Public resources earmarked for health, as a percentage of GDP, are on average double in the countries of the OECD (7.9 percent of output) compared to Latin America and the Caribbean. “The growing gaps between available financial resources and what it would cost governments to ensure health care services that benefit people the most, and how to do so, is one of the biggest challenges of public policy,” said Ferdinando Regalia, head of the IDB’s Division of Social Protection and Health.
The IDB analyzed Health Benefit Plans in seven countries: Argentina, Chile, Colombia, Honduras, Mexico, Peru and Uruguay. The plans spell out explicitly what services are covered and they feature the advantage that people know their rights. They also allow better financial planning and greater efficiency in management of the system by determining which services will be sought from providers and the human resources and infrastructure required to close inequality gaps.
“The study analyzes what motivated these countries to adopt them, the criteria and processes they used to define and adjust these plans and the challenges they faced in implementing them,” said Úrsula Giedion, the study’s main author.

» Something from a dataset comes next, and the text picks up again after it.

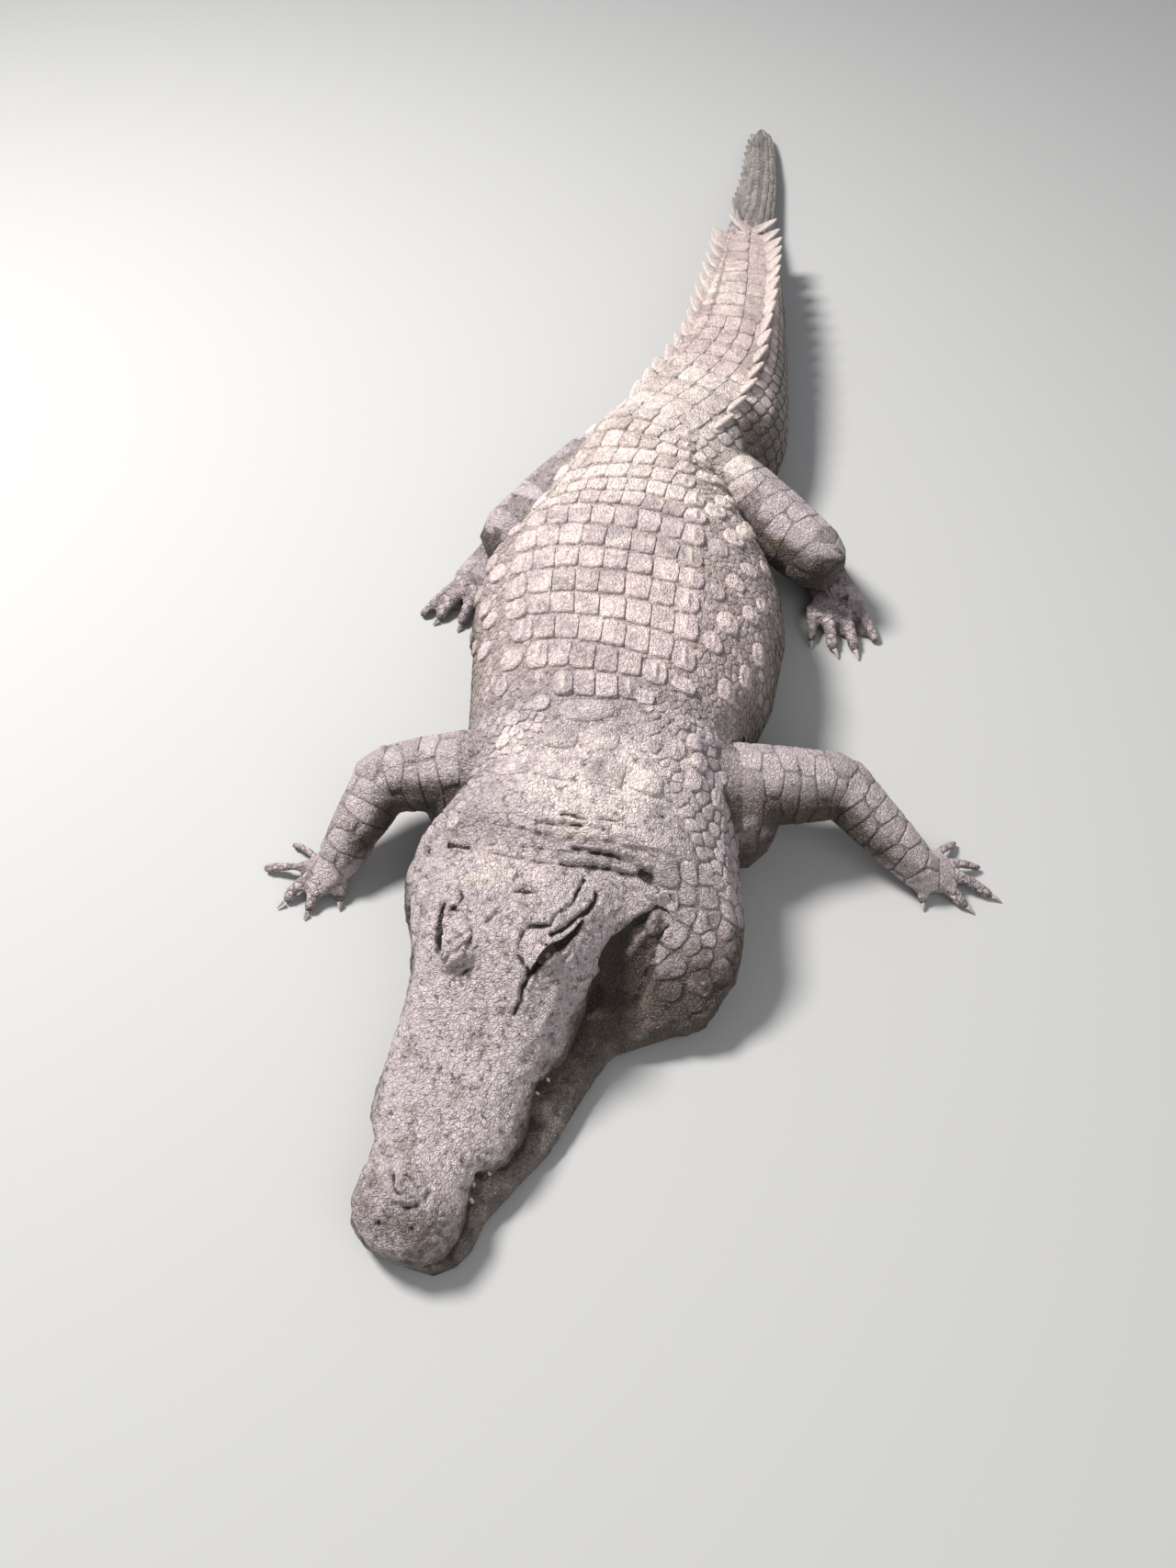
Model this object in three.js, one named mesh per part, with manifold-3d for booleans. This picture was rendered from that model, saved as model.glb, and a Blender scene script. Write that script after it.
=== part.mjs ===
// A resting Nile-type crocodile, life size, as a still model for a display floor.
//
// Millimetres, +Z up. The floor is Z = 0 and the origin lies on it under the middle of the belly.
// The head points toward -Y and the tail toward +Y, and the animal's own left side is +X.
// Every part of the body is a closed solid of its own, and neighbours are kept JOINT_GAP apart.

import * as THREE from 'three';
import { mergeVertices } from 'three/addons/utils/BufferGeometryUtils.js';
import Module from 'manifold-3d';

const wasm = await Module();
wasm.setup();

// ---------------------------------------------------------------- driving dimensions

const JOINT_GAP = 0.3; // clear space between neighbouring solids
const CUT_GAP = 0.5; // how much a piece is grown before it cuts its neighbour

const BODY_SIDES = 18; // corners round a body section
const LIMB_SIDES = 9; // corners round a limb section
const DIGIT_SIDES = 5; // corners round a finger or toe
const CLAW_SIDES = 4; // corners round a claw
const BELLY_SINK = 12; // how far the round of the belly is pressed flat by the floor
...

For the first time, the plans were studied in terms of target population, scope, financial coverage and the public resources earmarked for financing those plans. For instance, Uruguay offers a plan that covers nearly its entire population and covers all levels of services for an average annual cost of $650 per beneficiary, while Honduras has a maternal-infant health care plan for poor, rural people that costs around $25.
The study found that there is a great variety of plans, but concluded that a country’s having a health benefits plan is an important step toward narrowing inequality gaps and advancing toward universal health care coverage, which is a major goal for all the countries of the region.